二〇一一年三月三十日、飯舘村内を撮影して回っていた写真家の豊田直巳さん(64)はビニールハウスで作業をする男性を見つけ、近づいた。
「ハウス内だから安全だとは思うんだけどな」
男性は、行者ニンニクや葉ワサビなどを育てる専業農家の菅野隆幸さん(76)。こう言うと、草刈り機のエンジンをかけ、立派に育ったコマツナを刈り始めた。収穫のためではなく、廃棄するためだ。
村には、福島県から露地野菜や原乳の出荷自粛要請のほか、田植えや種まきの延期を求める通知が出ていた。

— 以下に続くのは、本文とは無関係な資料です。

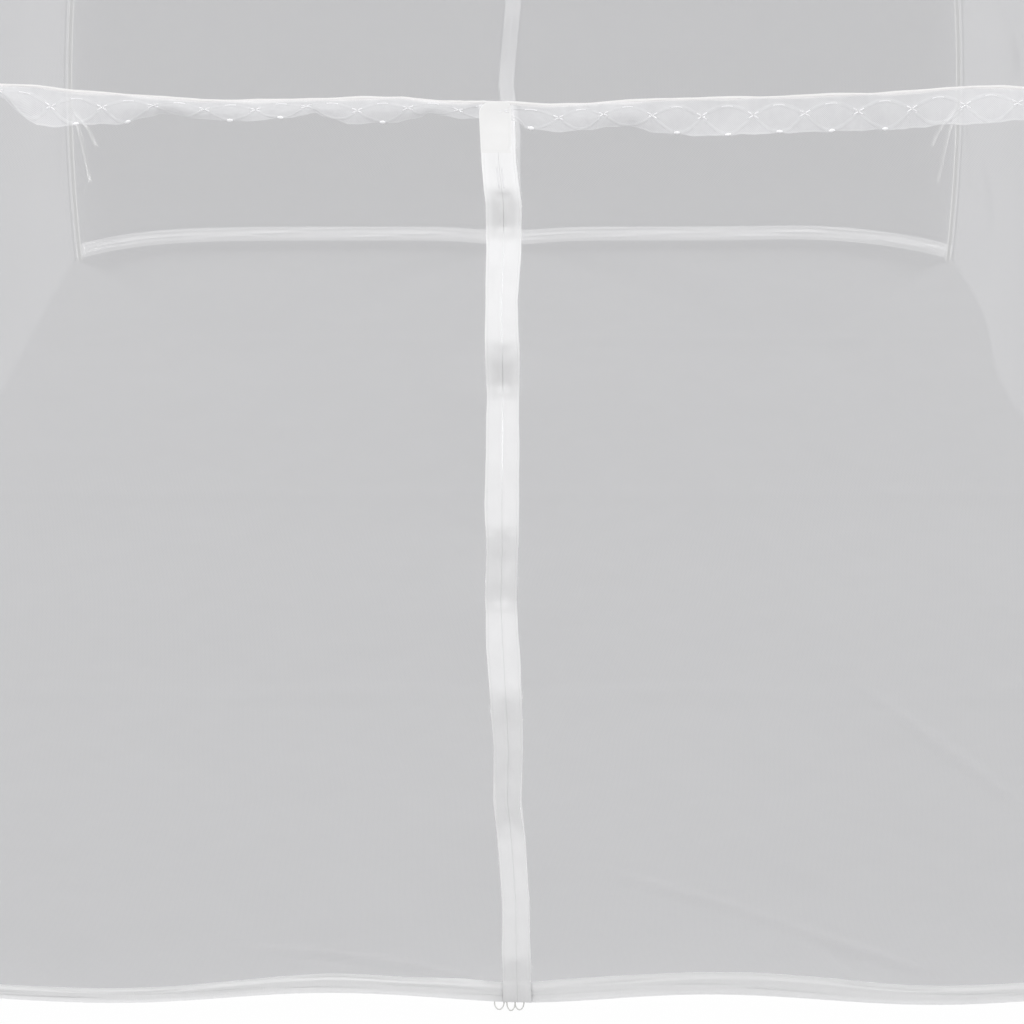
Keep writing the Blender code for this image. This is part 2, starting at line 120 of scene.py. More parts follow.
class Recipe:
    """The nodes of one material, from its coordinates to its surface."""

    def __init__(self, name: str) -> None:
        """Start an empty material.

        Args:
            name: Its name.
        """
        self.material = bpy.data.materials.new(name)
        self.material.use_nodes = True
        self.tree = self.material.node_tree
        self.tree.nodes.clear()

    def node(self, kind: str, settings: dict[str, Any], inputs: dict[Any, Any]) -> bpy.types.Node:
        """Add any node.

        Args:
            kind: Its type.
            settings: Its own settings, which are set first.
            inputs: What each socket gets, by name or number: a Reading, a socket or a value.

        Returns:
            The node.
        """
        node = self.tree.nodes.new(kind)
        for name, value in settings.items():
            setattr(node, name, value)
        for key, value in inputs.items():
            socket = node.inputs[key]
            value = value.socket if isinstance(value, Reading) else value
            if isinstance(value, bpy.types.NodeSocket):
                self.tree.links.new(value, socket)
            else:
                socket.default_value = value
        return node

    def number(self, node: bpy.types.Node, output: Any = 0) -> Reading:
        """One output of a node as a number."""
        return Reading(self.tree, node.outputs[output])

    def cut(self) -> tuple[bpy.types.NodeSocket, Reading, Reading]:
        """Where a point is on its cut cloth.

        Returns:
            Its place in metres, as a vector, along the cloth, and up it.
        """
        place = self.node("ShaderNodeUVMap", {"uv_map": CUT_MAP}, {}).outputs[0]
        parts = self.node("ShaderNodeSeparateXYZ", {}, {0: place})
        return place, self.number(parts, 0), self.number(parts, 1)

    def object_place(self) -> bpy.types.NodeSocket:
        """Where a point is in its object."""
        return self.node("ShaderNodeTexCoord", {}, {}).outputs["Object"]

    def rim(self) -> Reading:
        """How far a point is from its cloth's sewn edge, in metres."""
        rim = self.node("ShaderNodeAttribute", {"attribute_name": RIM_NAME}, {})
        return self.number(rim, "Fac")

    def clouds(self, vector: bpy.types.NodeSocket, scale: float, detail: float = 2.0) -> Reading:
        """Soft noise from 0 to 1 at a vector, by its lumps to a metre and its finer layers."""
        wanted = {"Vector": vector, "Scale": scale, "Detail": detail}
        return self.number(self.node("ShaderNodeTexNoise", {}, wanted))

    def near(self, value: Reading, low: float, high: float) -> Reading:
        """1 where a value is below `low`, 0 where it is above `high`, and smooth between them."""
        inputs = {"Value": value, "From Min": low, "From Max": high, "To Min": 1.0, "To Max": 0.0}
        return self.number(
            self.node("ShaderNodeMapRange", {"interpolation_type": "SMOOTHSTEP"}, inputs)
        )

    def blend(self, share: Reading, first: Any, second: Colour) -> bpy.types.NodeSocket:
        """A colour from the first, a colour or its socket, at share 0 to the second at 1."""
        start = (*first, 1.0) if isinstance(first, tuple) else first
        return self.node(
            "ShaderNodeMix", {"data_type": "RGBA"}, {0: share, 6: start, 7: (*second, 1.0)}
        ).outputs[2]

    def bump(self, height: Reading, depth: float) -> bpy.types.NodeSocket:
        """A normal from a relief from 0 to 1, where 1 is `depth` metres."""
        return self.node("ShaderNodeBump", {}, {"Height": height, "Distance": depth}).outputs[0]

    def surface(self, inputs: dict[str, Any]) -> bpy.types.Material:
        """Finish the material.

        Args:
            inputs: The shader's sockets.

        Returns:
            The material.
        """
        shader = self.node("ShaderNodeBsdfPrincipled", {}, inputs)
        self.node("ShaderNodeOutputMaterial", {}, {"Surface": shader.outputs[0]})
        return self.material


class Motif(NamedTuple):
    """The lace's repeat: its pitch, its first cross, its depth, the crosses' place from the edge
    up, and how far the lattice reaches over and under them."""

    pitch: float
    first: float
    depth: float
    middle: float
    rise: float
    fall: float


MOTIF = Motif(pitch=0.04636, first=0.0342, depth=0.029, middle=0.0155, rise=0.0077, fall=0.0140)


# ---------------------------------------------------------------- finishes
@dataclass(frozen=True)
class Netting:
    """Fine warp-knitted netting: hexagonal holes, a little uneven, denser where it is doubled."""

    name: str = "netting"
    pitch: float = 0.00125
    cover: float = 0.545
    hole: float = 0.07
    unevenness: float = 0.012
    doubled: float = 0.004
    doubled_width: float = 0.013
    light: Colour = (0.535, 0.535, 0.550)
    dark: Colour = (0.520, 0.520, 0.535)

    def material(self) -> bpy.types.Material:
        """Build the netting's material.

        Returns:
            The material.
        """
        recipe = Recipe(self.name)
        place, along, up = recipe.cut()
        turn = math.tau / self.pitch
        half, rise = turn / 2, turn * math.sqrt(3) / 2
        threads = (
            (along * turn).cosine()
            + (along * half + up * rise).cosine()
            + (along * half - up * rise).cosine()
        )
        clouds = recipe.clouds(place, 9.0, 3.0)
        fine = recipe.clouds(place, 90.0)
        seam = recipe.near(recipe.rim(), self.doubled_width * 0.9, self.doubled_width)
        alpha = self.cover - threads * (self.hole / 3) + (clouds - 0.5) * self.unevenness
        return recipe.surface(
            {
                "Base Color": recipe.blend(clouds, self.dark, self.light),
                "Alpha": alpha + (fine - 0.5) * self.unevenness + seam * self.doubled,
                "Roughness": 0.75,
                "Specular IOR Level": 0.2,
                "Normal": recipe.bump(recipe.clouds(place, 14.0, 3.0), 0.003),
            }
        )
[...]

菅野さんは、事態の推移を見守っていたが、コマツナは出荷するには伸びすぎ、既に箱詰めされた約四十箱とともに廃棄を決めた。
三棟のハウスで作業を終えた菅野さんは「何と言っていいんだか、本当に…。考えようもないことだな」とうつむいた。作付け規模をもっと大きくしようとしていた行者ニンニクなどの畑も高濃度に汚染された。うちひしがれた。
菅野さんは既に三人の孫らは避難させていたが、自分と妻の益枝さん(73)は、地区の班長をしていたこともあって村内に残った。六月に福島市に避難するまでの間、農家としてやった仕事は、ハウスを取り壊すことだった。
こうしたつらい状況は野菜農家だけではなかった。酪農家も、乳牛が病気にならないよう乳搾りは続けなければならない。搾っては捨て、搾っては捨てる日々を強いられていた。